Lean Coffee: Customer Segments

Today's Lean Coffee was hosted by Mark at BNOTIONS.

Some great points on customer segments:

  • Reference: Geoffrey Moore - Crossing the chasm
  • Get your early adopters to become evangelists, help you cross the gap
    • They give feedback and a slightly different perspective
  • Invest in retention more than acquisition --> referrals
  • Early majority requires training/support/documentation than early adopter
  • Early adopter term applies across many fields -- projects, organizations, etc.
  • Influencer -- Applies to music, cars, etc.
  • Identify people that have an active need, ask them questions
    • When they have a clearly identified problem, and the pain is high enough, they're much more open to new stuff
  • Segment your customers by talking to them and identifying similarities
  • How do you identify evangelists?
    • If they're supporting other users or otherwise being vocal (in a positive way)
  • Stats: Who is the most effective at bringing in users? Often the same people that use it the most
  • When you identify evangelists, give them stuff, help them help you
  • The biggest skeptics can become the biggest evangelists
  • Personal touch helps engagement -- send a note, give a phone call
That's it for today! What were your takeaways from the session?

Tuesday, April 12, 2011

Lean Coffee: Fast and Focused

Adil at My City Lives hosted today's Lean Coffee about being "fast and focused".

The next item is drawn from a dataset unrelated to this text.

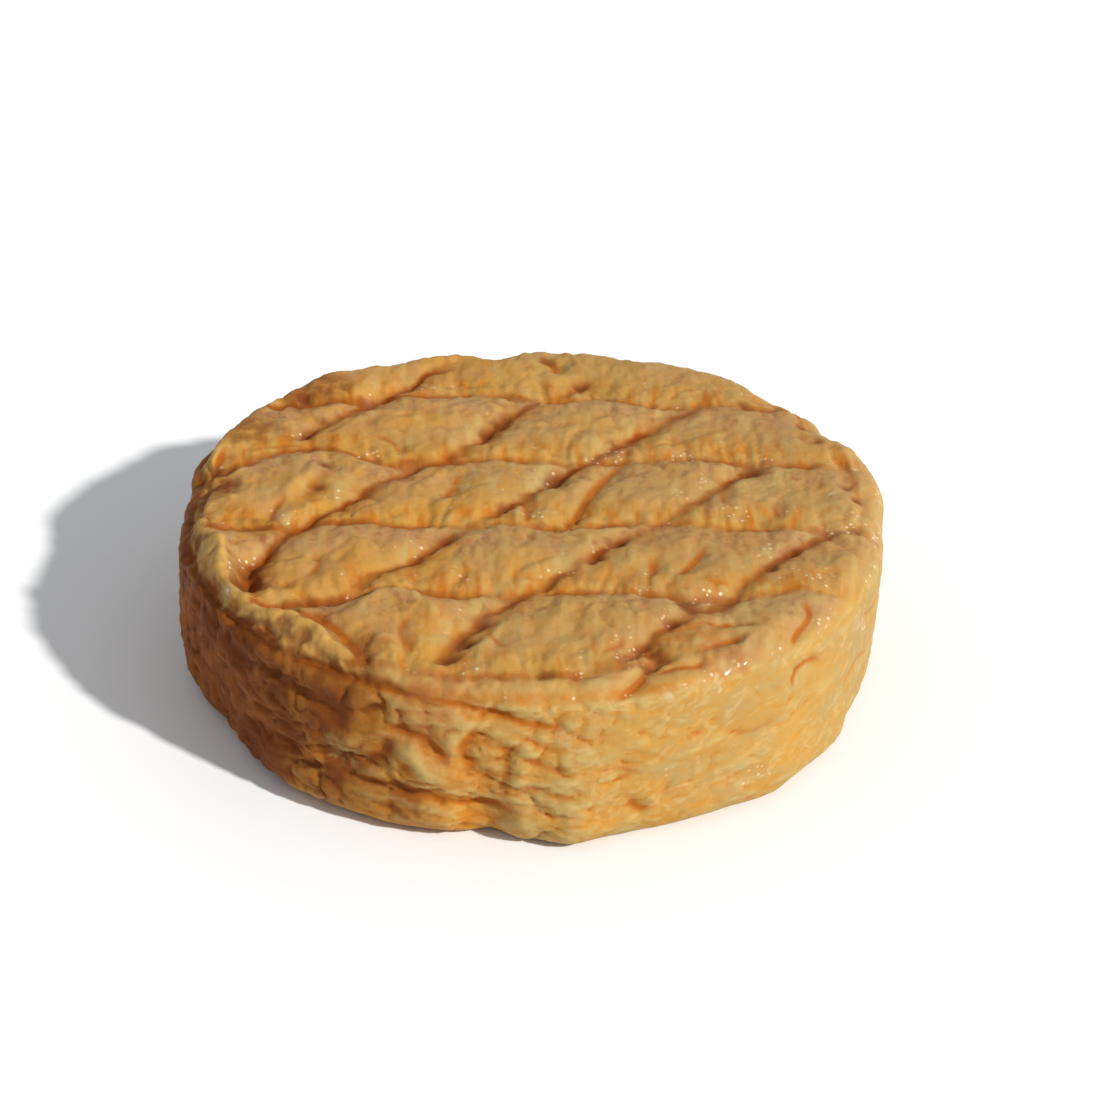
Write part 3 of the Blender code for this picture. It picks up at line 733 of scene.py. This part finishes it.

Ironically, the topic drifted a bit, but there was a lot of great insight to be had, including:

  • Common Problem: Doing all parts in parallel - not a nice linear flow
  • There's a tendency to not do true customer development -- instead only validating the parts you've already built
  • Lean makes a startups a science -- takes away some of the romance
    • Question: Is Lean a "true science"? Premise: Fail faster
  • If you find out an idea is not valid, the learning from the failure is a success
    • Big Bang example: For Retrievr -- Spent $5-6K instead of $50-100K
  • Repositioning: Can be creative -- example: instagr.am
  • Figuring out behaviour is the hardest part
    • Example: People don't actually spend time with their photos after they take them
  • Medical software: 6-9 months to fail -- 1 customer validated
  • Everyone wants to be the next Steve Jobs
  • Be careful of being "married to your idea" -- not willing to change
    • Do you want one "at bat" -- where you need a home run -- or a full career?
  • What is the shortest amount of time you need to get actionable data?
  • Lean really helps with you have a "hunch" -- within a few interviews, have a good idea
  • Do you focus on one industry? Good to have a "beachhead"
    • Too broad of an idea dilutes the MVP
    • Focus is key -- don't be afraid to focus on one segment
    • Much more compelling message if you reduce the scope
  • Messaging and positioning needs to be unique
    • Analogy: getting on a busy subway -- make yourself small and squeeze in
Great commentary from everyone today. Looking forward to the next!